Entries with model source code
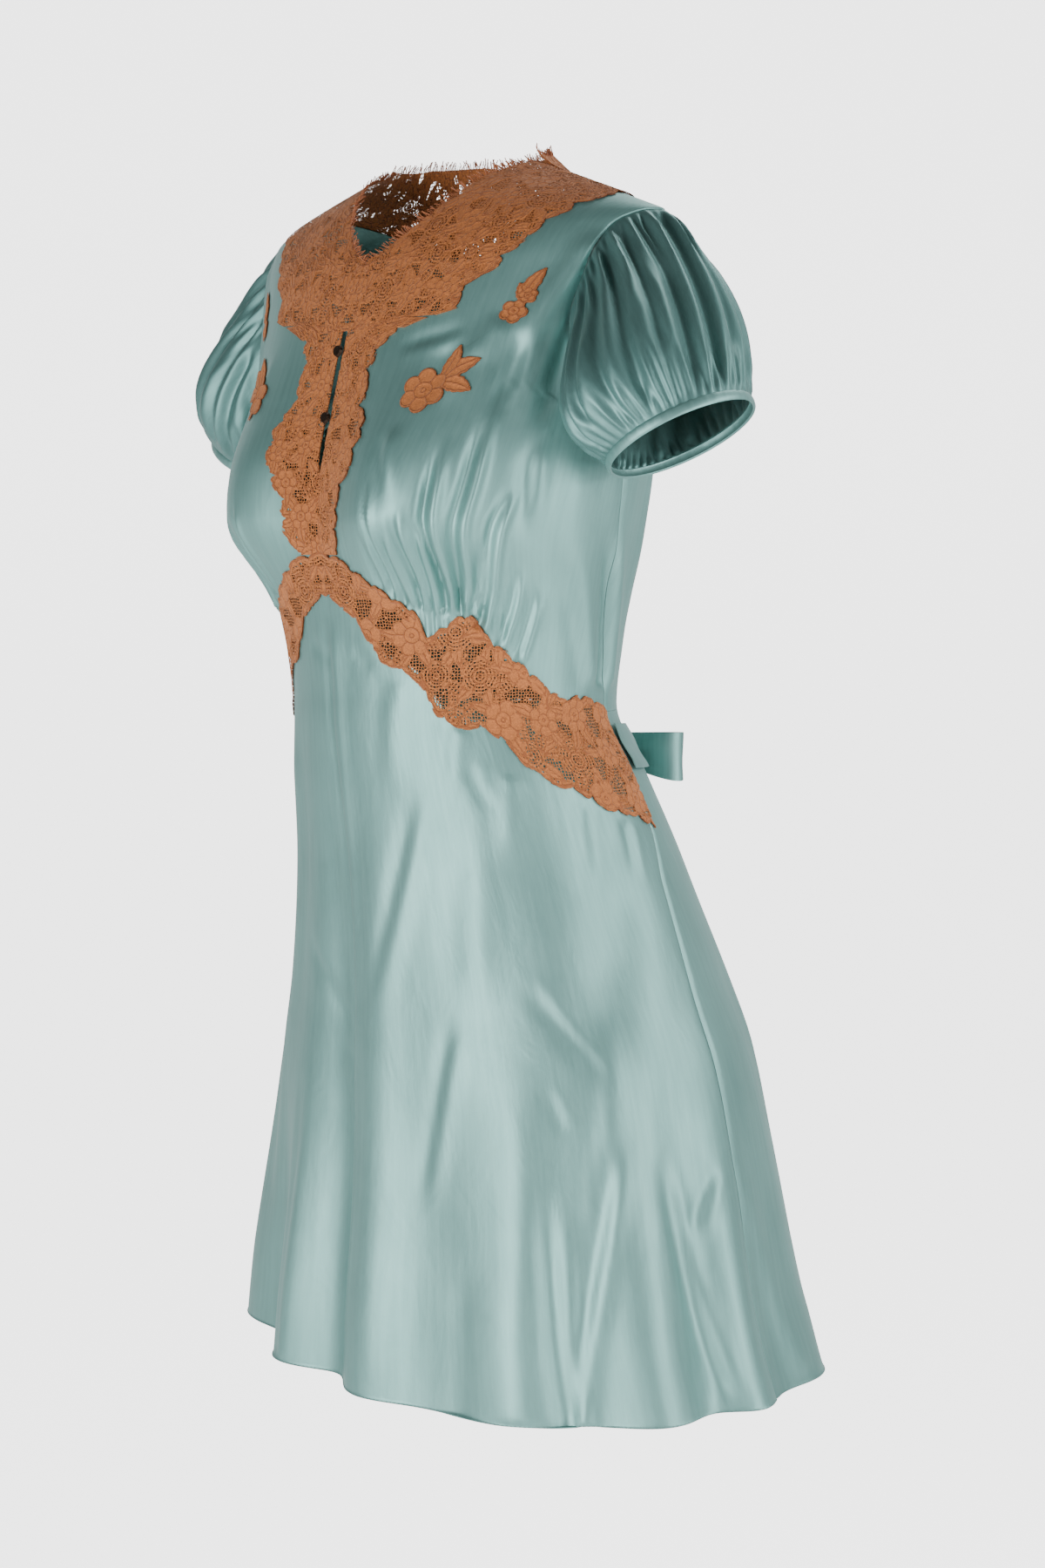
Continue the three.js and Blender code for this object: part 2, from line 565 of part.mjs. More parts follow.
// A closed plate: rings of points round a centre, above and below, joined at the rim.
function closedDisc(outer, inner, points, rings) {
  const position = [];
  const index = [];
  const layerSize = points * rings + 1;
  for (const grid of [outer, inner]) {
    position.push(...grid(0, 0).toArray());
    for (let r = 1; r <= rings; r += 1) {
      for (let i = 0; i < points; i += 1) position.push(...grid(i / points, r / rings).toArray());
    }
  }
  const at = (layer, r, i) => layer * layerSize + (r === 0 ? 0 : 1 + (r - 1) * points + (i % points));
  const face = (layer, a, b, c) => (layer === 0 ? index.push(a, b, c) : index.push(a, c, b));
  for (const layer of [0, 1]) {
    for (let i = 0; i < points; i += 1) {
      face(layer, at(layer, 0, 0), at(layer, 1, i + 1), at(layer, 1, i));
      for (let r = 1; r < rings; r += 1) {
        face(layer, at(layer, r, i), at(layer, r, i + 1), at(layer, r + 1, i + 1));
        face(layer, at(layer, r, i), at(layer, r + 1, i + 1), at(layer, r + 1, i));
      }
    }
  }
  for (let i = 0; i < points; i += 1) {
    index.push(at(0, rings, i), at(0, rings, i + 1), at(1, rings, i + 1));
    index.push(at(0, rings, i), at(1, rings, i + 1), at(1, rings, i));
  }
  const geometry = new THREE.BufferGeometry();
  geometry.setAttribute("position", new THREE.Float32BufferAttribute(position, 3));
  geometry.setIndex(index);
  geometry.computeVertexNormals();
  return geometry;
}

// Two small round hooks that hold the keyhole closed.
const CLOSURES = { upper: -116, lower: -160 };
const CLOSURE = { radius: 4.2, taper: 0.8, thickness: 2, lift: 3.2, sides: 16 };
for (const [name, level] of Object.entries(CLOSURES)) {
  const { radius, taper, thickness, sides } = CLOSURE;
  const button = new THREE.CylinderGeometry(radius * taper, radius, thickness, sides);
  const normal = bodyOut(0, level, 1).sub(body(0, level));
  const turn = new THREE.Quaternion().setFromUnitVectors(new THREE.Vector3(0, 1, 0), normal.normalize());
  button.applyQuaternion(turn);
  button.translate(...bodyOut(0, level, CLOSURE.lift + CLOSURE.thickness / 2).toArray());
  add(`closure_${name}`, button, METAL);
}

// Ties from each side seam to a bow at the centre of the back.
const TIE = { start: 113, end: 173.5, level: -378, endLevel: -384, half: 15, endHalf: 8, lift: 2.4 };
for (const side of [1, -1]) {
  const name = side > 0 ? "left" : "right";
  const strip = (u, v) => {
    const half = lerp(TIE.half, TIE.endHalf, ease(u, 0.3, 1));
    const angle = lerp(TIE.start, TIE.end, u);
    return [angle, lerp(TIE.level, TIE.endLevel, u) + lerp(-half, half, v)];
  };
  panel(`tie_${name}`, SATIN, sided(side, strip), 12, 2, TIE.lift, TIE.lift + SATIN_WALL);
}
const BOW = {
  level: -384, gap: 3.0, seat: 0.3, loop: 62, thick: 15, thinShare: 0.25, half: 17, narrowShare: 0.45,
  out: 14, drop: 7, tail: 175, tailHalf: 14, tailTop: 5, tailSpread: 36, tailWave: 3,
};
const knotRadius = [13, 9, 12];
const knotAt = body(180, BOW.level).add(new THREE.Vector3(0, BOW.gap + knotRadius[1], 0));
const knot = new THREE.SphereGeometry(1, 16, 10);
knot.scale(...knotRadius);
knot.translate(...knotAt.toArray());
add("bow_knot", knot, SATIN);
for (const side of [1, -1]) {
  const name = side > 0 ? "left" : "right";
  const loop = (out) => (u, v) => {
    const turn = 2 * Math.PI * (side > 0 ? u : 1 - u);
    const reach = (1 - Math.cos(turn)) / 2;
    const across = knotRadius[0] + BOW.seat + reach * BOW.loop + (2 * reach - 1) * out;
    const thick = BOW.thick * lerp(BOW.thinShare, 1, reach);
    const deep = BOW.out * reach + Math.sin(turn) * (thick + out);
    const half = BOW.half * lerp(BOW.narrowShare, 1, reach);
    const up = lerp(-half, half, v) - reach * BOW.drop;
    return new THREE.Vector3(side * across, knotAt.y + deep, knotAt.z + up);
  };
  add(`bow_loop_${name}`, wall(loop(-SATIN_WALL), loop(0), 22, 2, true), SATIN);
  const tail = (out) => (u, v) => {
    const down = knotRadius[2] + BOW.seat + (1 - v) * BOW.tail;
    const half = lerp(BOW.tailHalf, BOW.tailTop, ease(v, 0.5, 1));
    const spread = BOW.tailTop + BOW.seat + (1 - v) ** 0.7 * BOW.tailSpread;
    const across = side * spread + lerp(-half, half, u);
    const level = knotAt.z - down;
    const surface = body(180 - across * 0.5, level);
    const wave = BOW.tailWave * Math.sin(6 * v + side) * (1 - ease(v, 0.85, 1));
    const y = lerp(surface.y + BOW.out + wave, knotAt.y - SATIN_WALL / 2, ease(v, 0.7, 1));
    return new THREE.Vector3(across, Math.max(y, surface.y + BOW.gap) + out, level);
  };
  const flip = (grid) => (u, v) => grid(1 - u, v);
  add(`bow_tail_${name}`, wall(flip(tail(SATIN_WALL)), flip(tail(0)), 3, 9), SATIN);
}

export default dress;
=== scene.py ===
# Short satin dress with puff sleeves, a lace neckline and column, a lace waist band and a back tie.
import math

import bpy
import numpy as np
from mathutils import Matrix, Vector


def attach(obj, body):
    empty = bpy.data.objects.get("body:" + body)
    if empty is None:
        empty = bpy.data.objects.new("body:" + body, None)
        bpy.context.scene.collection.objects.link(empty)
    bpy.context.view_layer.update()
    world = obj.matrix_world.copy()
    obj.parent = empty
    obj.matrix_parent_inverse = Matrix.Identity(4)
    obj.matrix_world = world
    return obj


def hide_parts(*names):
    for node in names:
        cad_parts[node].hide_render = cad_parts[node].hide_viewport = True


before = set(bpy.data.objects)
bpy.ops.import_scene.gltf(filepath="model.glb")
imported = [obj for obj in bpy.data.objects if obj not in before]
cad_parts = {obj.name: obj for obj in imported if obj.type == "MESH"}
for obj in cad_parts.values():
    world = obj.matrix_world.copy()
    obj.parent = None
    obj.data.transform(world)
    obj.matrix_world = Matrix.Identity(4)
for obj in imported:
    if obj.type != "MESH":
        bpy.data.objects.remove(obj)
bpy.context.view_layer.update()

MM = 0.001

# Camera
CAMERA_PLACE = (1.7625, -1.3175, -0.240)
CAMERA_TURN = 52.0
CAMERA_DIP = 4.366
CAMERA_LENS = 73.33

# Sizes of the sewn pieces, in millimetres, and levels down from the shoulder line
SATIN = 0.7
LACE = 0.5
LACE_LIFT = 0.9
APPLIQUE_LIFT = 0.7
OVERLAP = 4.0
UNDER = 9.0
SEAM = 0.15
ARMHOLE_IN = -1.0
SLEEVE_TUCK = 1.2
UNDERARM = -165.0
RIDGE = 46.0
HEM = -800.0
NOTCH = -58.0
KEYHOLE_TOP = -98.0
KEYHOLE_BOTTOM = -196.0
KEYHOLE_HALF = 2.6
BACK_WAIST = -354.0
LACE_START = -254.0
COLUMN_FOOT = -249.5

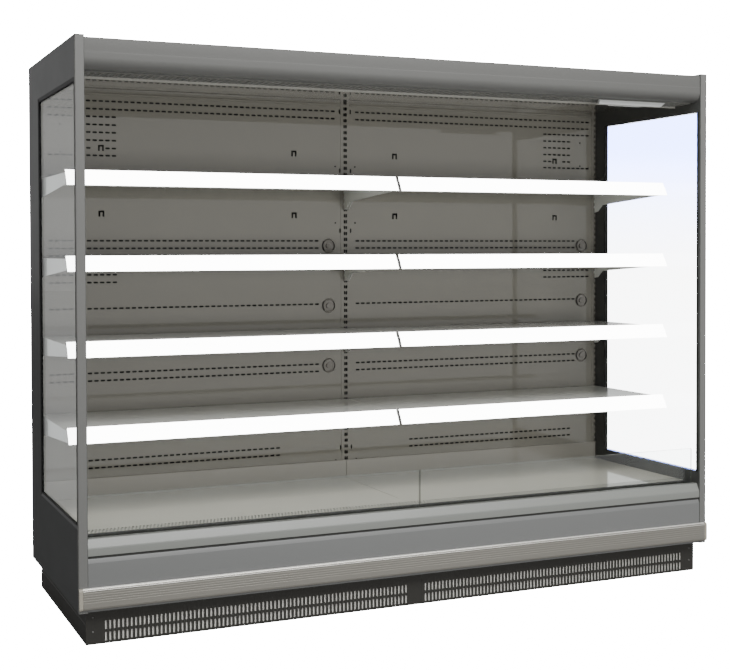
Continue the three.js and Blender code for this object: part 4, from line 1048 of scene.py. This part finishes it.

Work instructions: Give back the whole listing, word for word.

Correct response:
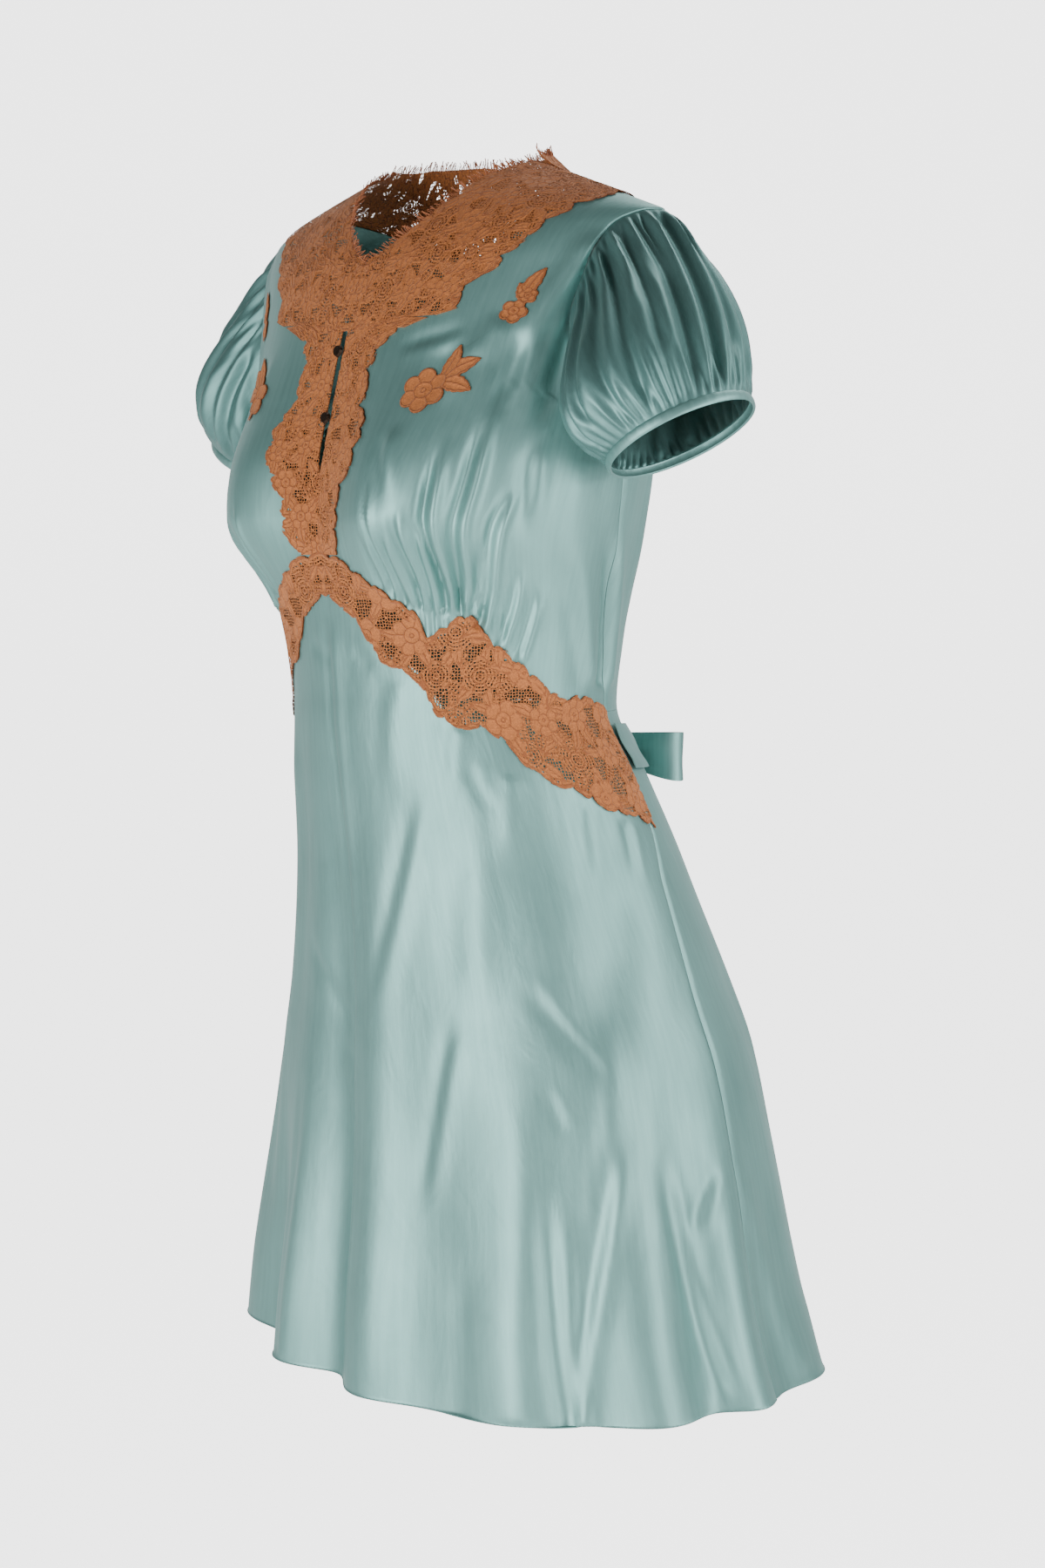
Continue the three.js and Blender code for this object: part 2, from line 565 of part.mjs. More parts follow.
// A closed plate: rings of points round a centre, above and below, joined at the rim.
function closedDisc(outer, inner, points, rings) {
  const position = [];
  const index = [];
  const layerSize = points * rings + 1;
  for (const grid of [outer, inner]) {
    position.push(...grid(0, 0).toArray());
    for (let r = 1; r <= rings; r += 1) {
      for (let i = 0; i < points; i += 1) position.push(...grid(i / points, r / rings).toArray());
    }
  }
  const at = (layer, r, i) => layer * layerSize + (r === 0 ? 0 : 1 + (r - 1) * points + (i % points));
  const face = (layer, a, b, c) => (layer === 0 ? index.push(a, b, c) : index.push(a, c, b));
  for (const layer of [0, 1]) {
    for (let i = 0; i < points; i += 1) {
      face(layer, at(layer, 0, 0), at(layer, 1, i + 1), at(layer, 1, i));
      for (let r = 1; r < rings; r += 1) {
        face(layer, at(layer, r, i), at(layer, r, i + 1), at(layer, r + 1, i + 1));
        face(layer, at(layer, r, i), at(layer, r + 1, i + 1), at(layer, r + 1, i));
      }
    }
  }
  for (let i = 0; i < points; i += 1) {
    index.push(at(0, rings, i), at(0, rings, i + 1), at(1, rings, i + 1));
    index.push(at(0, rings, i), at(1, rings, i + 1), at(1, rings, i));
  }
  const geometry = new THREE.BufferGeometry();
  geometry.setAttribute("position", new THREE.Float32BufferAttribute(position, 3));
  geometry.setIndex(index);
  geometry.computeVertexNormals();
  return geometry;
}

// Two small round hooks that hold the keyhole closed.
const CLOSURES = { upper: -116, lower: -160 };
const CLOSURE = { radius: 4.2, taper: 0.8, thickness: 2, lift: 3.2, sides: 16 };
for (const [name, level] of Object.entries(CLOSURES)) {
  const { radius, taper, thickness, sides } = CLOSURE;
  const button = new THREE.CylinderGeometry(radius * taper, radius, thickness, sides);
  const normal = bodyOut(0, level, 1).sub(body(0, level));
  const turn = new THREE.Quaternion().setFromUnitVectors(new THREE.Vector3(0, 1, 0), normal.normalize());
  button.applyQuaternion(turn);
  button.translate(...bodyOut(0, level, CLOSURE.lift + CLOSURE.thickness / 2).toArray());
  add(`closure_${name}`, button, METAL);
}

// Ties from each side seam to a bow at the centre of the back.
const TIE = { start: 113, end: 173.5, level: -378, endLevel: -384, half: 15, endHalf: 8, lift: 2.4 };
for (const side of [1, -1]) {
  const name = side > 0 ? "left" : "right";
  const strip = (u, v) => {
    const half = lerp(TIE.half, TIE.endHalf, ease(u, 0.3, 1));
    const angle = lerp(TIE.start, TIE.end, u);
    return [angle, lerp(TIE.level, TIE.endLevel, u) + lerp(-half, half, v)];
  };
  panel(`tie_${name}`, SATIN, sided(side, strip), 12, 2, TIE.lift, TIE.lift + SATIN_WALL);
}
const BOW = {
  level: -384, gap: 3.0, seat: 0.3, loop: 62, thick: 15, thinShare: 0.25, half: 17, narrowShare: 0.45,
  out: 14, drop: 7, tail: 175, tailHalf: 14, tailTop: 5, tailSpread: 36, tailWave: 3,
};
const knotRadius = [13, 9, 12];
const knotAt = body(180, BOW.level).add(new THREE.Vector3(0, BOW.gap + knotRadius[1], 0));
const knot = new THREE.SphereGeometry(1, 16, 10);
knot.scale(...knotRadius);
knot.translate(...knotAt.toArray());
add("bow_knot", knot, SATIN);
for (const side of [1, -1]) {
  const name = side > 0 ? "left" : "right";
  const loop = (out) => (u, v) => {
    const turn = 2 * Math.PI * (side > 0 ? u : 1 - u);
    const reach = (1 - Math.cos(turn)) / 2;
    const across = knotRadius[0] + BOW.seat + reach * BOW.loop + (2 * reach - 1) * out;
    const thick = BOW.thick * lerp(BOW.thinShare, 1, reach);
    const deep = BOW.out * reach + Math.sin(turn) * (thick + out);
    const half = BOW.half * lerp(BOW.narrowShare, 1, reach);
    const up = lerp(-half, half, v) - reach * BOW.drop;
    return new THREE.Vector3(side * across, knotAt.y + deep, knotAt.z + up);
  };
  add(`bow_loop_${name}`, wall(loop(-SATIN_WALL), loop(0), 22, 2, true), SATIN);
  const tail = (out) => (u, v) => {
    const down = knotRadius[2] + BOW.seat + (1 - v) * BOW.tail;
    const half = lerp(BOW.tailHalf, BOW.tailTop, ease(v, 0.5, 1));
    const spread = BOW.tailTop + BOW.seat + (1 - v) ** 0.7 * BOW.tailSpread;
    const across = side * spread + lerp(-half, half, u);
    const level = knotAt.z - down;
    const surface = body(180 - across * 0.5, level);
    const wave = BOW.tailWave * Math.sin(6 * v + side) * (1 - ease(v, 0.85, 1));
    const y = lerp(surface.y + BOW.out + wave, knotAt.y - SATIN_WALL / 2, ease(v, 0.7, 1));
    return new THREE.Vector3(across, Math.max(y, surface.y + BOW.gap) + out, level);
  };
  const flip = (grid) => (u, v) => grid(1 - u, v);
  add(`bow_tail_${name}`, wall(flip(tail(SATIN_WALL)), flip(tail(0)), 3, 9), SATIN);
}

export default dress;
=== scene.py ===
# Short satin dress with puff sleeves, a lace neckline and column, a lace waist band and a back tie.
import math

import bpy
import numpy as np
from mathutils import Matrix, Vector


def attach(obj, body):
    empty = bpy.data.objects.get("body:" + body)
    if empty is None:
        empty = bpy.data.objects.new("body:" + body, None)
        bpy.context.scene.collection.objects.link(empty)
    bpy.context.view_layer.update()
    world = obj.matrix_world.copy()
    obj.parent = empty
    obj.matrix_parent_inverse = Matrix.Identity(4)
    obj.matrix_world = world
    return obj


def hide_parts(*names):
    for node in names:
        cad_parts[node].hide_render = cad_parts[node].hide_viewport = True


before = set(bpy.data.objects)
bpy.ops.import_scene.gltf(filepath="model.glb")
imported = [obj for obj in bpy.data.objects if obj not in before]
cad_parts = {obj.name: obj for obj in imported if obj.type == "MESH"}
for obj in cad_parts.values():
    world = obj.matrix_world.copy()
    obj.parent = None
    obj.data.transform(world)
    obj.matrix_world = Matrix.Identity(4)
for obj in imported:
    if obj.type != "MESH":
        bpy.data.objects.remove(obj)
bpy.context.view_layer.update()

MM = 0.001

# Camera
CAMERA_PLACE = (1.7625, -1.3175, -0.240)
CAMERA_TURN = 52.0
CAMERA_DIP = 4.366
CAMERA_LENS = 73.33

# Sizes of the sewn pieces, in millimetres, and levels down from the shoulder line
SATIN = 0.7
LACE = 0.5
LACE_LIFT = 0.9
APPLIQUE_LIFT = 0.7
OVERLAP = 4.0
UNDER = 9.0
SEAM = 0.15
ARMHOLE_IN = -1.0
SLEEVE_TUCK = 1.2
UNDERARM = -165.0
RIDGE = 46.0
HEM = -800.0
NOTCH = -58.0
KEYHOLE_TOP = -98.0
KEYHOLE_BOTTOM = -196.0
KEYHOLE_HALF = 2.6
BACK_WAIST = -354.0
LACE_START = -254.0
COLUMN_FOOT = -249.5

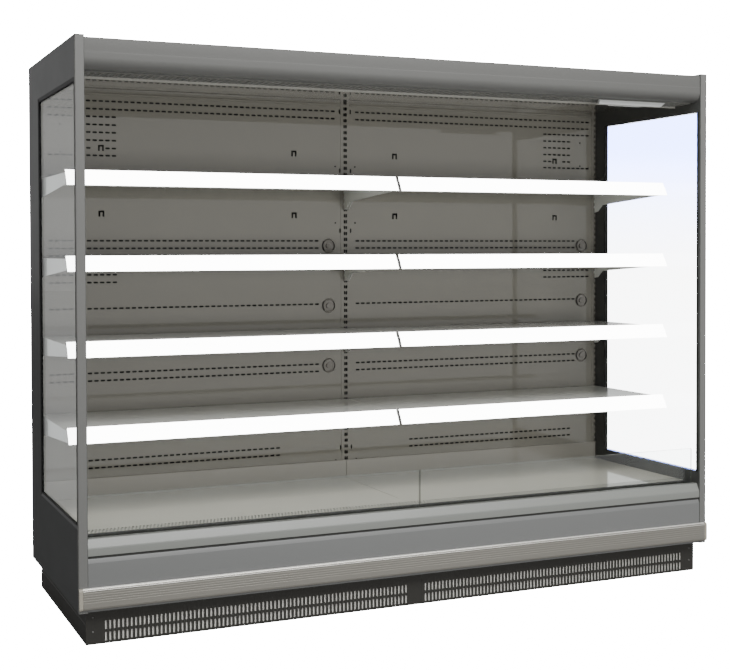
Continue the three.js and Blender code for this object: part 4, from line 1048 of scene.py. This part finishes it.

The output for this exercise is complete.